| RECORDED DATA |
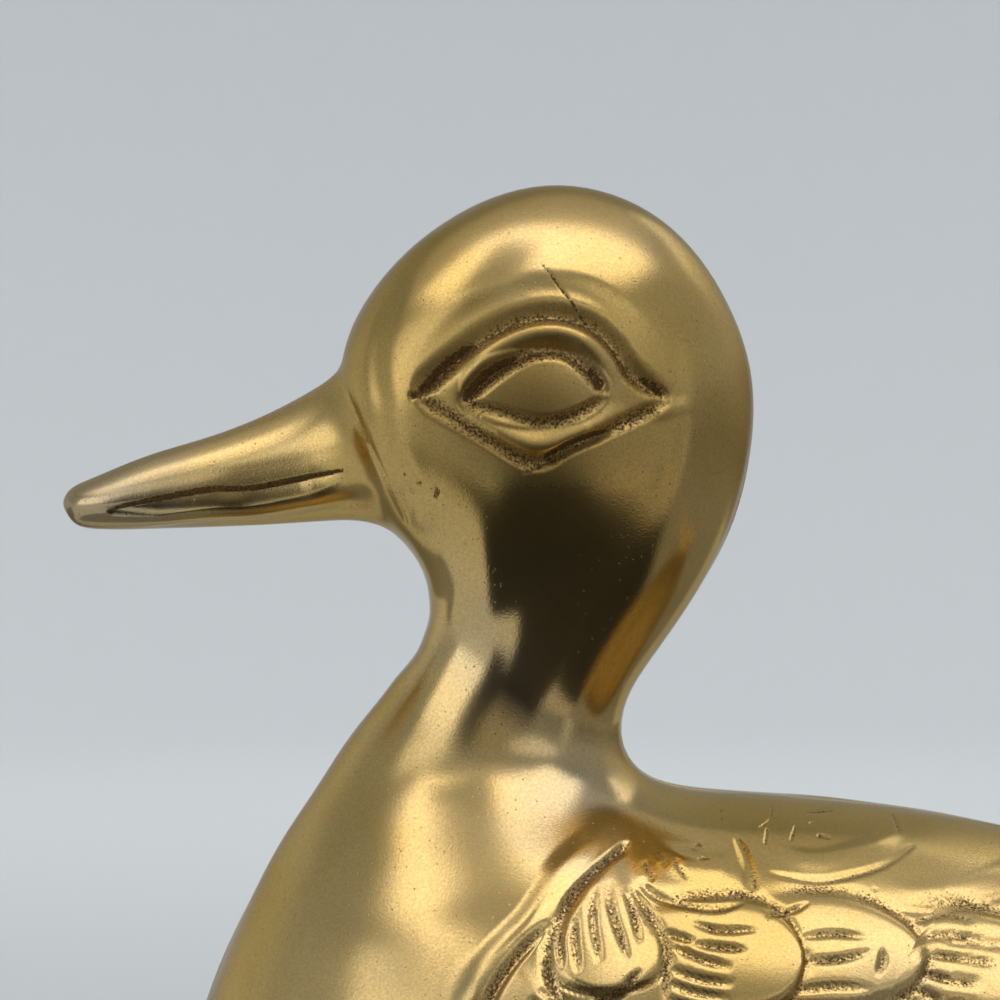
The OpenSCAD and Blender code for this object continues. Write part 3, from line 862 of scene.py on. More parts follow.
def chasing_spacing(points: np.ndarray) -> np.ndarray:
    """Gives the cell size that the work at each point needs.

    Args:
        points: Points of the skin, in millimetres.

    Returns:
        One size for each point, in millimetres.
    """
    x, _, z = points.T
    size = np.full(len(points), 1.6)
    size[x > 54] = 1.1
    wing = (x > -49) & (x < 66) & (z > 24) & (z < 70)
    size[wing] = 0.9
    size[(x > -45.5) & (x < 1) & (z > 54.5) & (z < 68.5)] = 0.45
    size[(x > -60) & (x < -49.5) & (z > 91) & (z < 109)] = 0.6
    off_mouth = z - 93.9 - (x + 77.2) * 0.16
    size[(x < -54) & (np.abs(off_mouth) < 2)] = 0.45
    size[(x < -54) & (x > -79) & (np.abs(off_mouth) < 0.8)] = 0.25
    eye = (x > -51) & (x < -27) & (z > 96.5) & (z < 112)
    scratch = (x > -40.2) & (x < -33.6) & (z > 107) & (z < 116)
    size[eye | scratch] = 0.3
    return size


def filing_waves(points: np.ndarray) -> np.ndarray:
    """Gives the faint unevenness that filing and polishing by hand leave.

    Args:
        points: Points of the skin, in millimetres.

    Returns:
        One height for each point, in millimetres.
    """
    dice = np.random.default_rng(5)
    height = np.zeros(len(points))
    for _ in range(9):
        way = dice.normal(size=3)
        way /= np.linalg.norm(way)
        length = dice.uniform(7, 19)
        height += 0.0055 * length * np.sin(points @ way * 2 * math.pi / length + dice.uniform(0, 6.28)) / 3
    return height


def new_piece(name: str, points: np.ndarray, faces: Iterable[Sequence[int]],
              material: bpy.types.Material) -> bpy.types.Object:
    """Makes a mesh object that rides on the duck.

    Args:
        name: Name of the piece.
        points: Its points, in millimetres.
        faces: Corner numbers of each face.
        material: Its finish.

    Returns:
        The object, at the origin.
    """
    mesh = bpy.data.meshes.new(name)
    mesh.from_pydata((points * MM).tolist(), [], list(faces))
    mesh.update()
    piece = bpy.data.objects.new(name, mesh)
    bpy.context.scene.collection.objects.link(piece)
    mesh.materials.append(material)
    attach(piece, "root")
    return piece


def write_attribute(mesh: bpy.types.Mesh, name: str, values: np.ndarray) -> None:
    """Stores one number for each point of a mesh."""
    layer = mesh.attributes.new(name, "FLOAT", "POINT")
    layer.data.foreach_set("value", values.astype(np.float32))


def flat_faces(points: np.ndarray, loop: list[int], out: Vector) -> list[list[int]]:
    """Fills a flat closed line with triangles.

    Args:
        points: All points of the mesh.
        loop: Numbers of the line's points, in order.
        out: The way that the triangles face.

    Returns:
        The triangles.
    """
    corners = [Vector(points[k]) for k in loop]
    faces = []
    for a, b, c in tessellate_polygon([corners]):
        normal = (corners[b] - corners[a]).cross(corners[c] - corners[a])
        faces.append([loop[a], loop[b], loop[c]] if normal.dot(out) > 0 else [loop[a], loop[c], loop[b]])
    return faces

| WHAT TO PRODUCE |
Recopy the whole listing exactly.

| RESULT OF THIS EXERCISE |
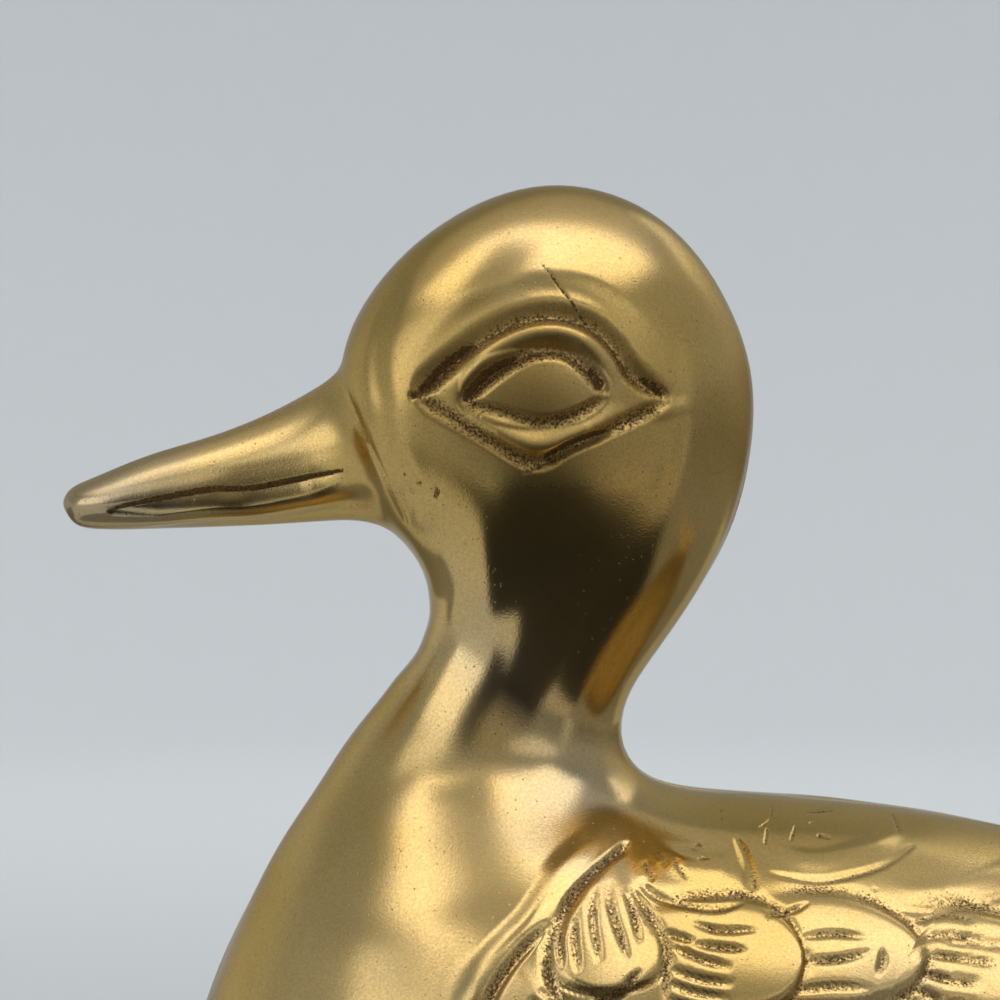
The OpenSCAD and Blender code for this object continues. Write part 3, from line 862 of scene.py on. More parts follow.
def chasing_spacing(points: np.ndarray) -> np.ndarray:
    """Gives the cell size that the work at each point needs.

    Args:
        points: Points of the skin, in millimetres.

    Returns:
        One size for each point, in millimetres.
    """
    x, _, z = points.T
    size = np.full(len(points), 1.6)
    size[x > 54] = 1.1
    wing = (x > -49) & (x < 66) & (z > 24) & (z < 70)
    size[wing] = 0.9
    size[(x > -45.5) & (x < 1) & (z > 54.5) & (z < 68.5)] = 0.45
    size[(x > -60) & (x < -49.5) & (z > 91) & (z < 109)] = 0.6
    off_mouth = z - 93.9 - (x + 77.2) * 0.16
    size[(x < -54) & (np.abs(off_mouth) < 2)] = 0.45
    size[(x < -54) & (x > -79) & (np.abs(off_mouth) < 0.8)] = 0.25
    eye = (x > -51) & (x < -27) & (z > 96.5) & (z < 112)
    scratch = (x > -40.2) & (x < -33.6) & (z > 107) & (z < 116)
    size[eye | scratch] = 0.3
    return size


def filing_waves(points: np.ndarray) -> np.ndarray:
    """Gives the faint unevenness that filing and polishing by hand leave.

    Args:
        points: Points of the skin, in millimetres.

    Returns:
        One height for each point, in millimetres.
    """
    dice = np.random.default_rng(5)
    height = np.zeros(len(points))
    for _ in range(9):
        way = dice.normal(size=3)
        way /= np.linalg.norm(way)
        length = dice.uniform(7, 19)
        height += 0.0055 * length * np.sin(points @ way * 2 * math.pi / length + dice.uniform(0, 6.28)) / 3
    return height


def new_piece(name: str, points: np.ndarray, faces: Iterable[Sequence[int]],
              material: bpy.types.Material) -> bpy.types.Object:
    """Makes a mesh object that rides on the duck.

    Args:
        name: Name of the piece.
        points: Its points, in millimetres.
        faces: Corner numbers of each face.
        material: Its finish.

    Returns:
        The object, at the origin.
    """
    mesh = bpy.data.meshes.new(name)
    mesh.from_pydata((points * MM).tolist(), [], list(faces))
    mesh.update()
    piece = bpy.data.objects.new(name, mesh)
    bpy.context.scene.collection.objects.link(piece)
    mesh.materials.append(material)
    attach(piece, "root")
    return piece


def write_attribute(mesh: bpy.types.Mesh, name: str, values: np.ndarray) -> None:
    """Stores one number for each point of a mesh."""
    layer = mesh.attributes.new(name, "FLOAT", "POINT")
    layer.data.foreach_set("value", values.astype(np.float32))


def flat_faces(points: np.ndarray, loop: list[int], out: Vector) -> list[list[int]]:
    """Fills a flat closed line with triangles.

    Args:
        points: All points of the mesh.
        loop: Numbers of the line's points, in order.
        out: The way that the triangles face.

    Returns:
        The triangles.
    """
    corners = [Vector(points[k]) for k in loop]
    faces = []
    for a, b, c in tessellate_polygon([corners]):
        normal = (corners[b] - corners[a]).cross(corners[c] - corners[a])
        faces.append([loop[a], loop[b], loop[c]] if normal.dot(out) > 0 else [loop[a], loop[c], loop[b]])
    return faces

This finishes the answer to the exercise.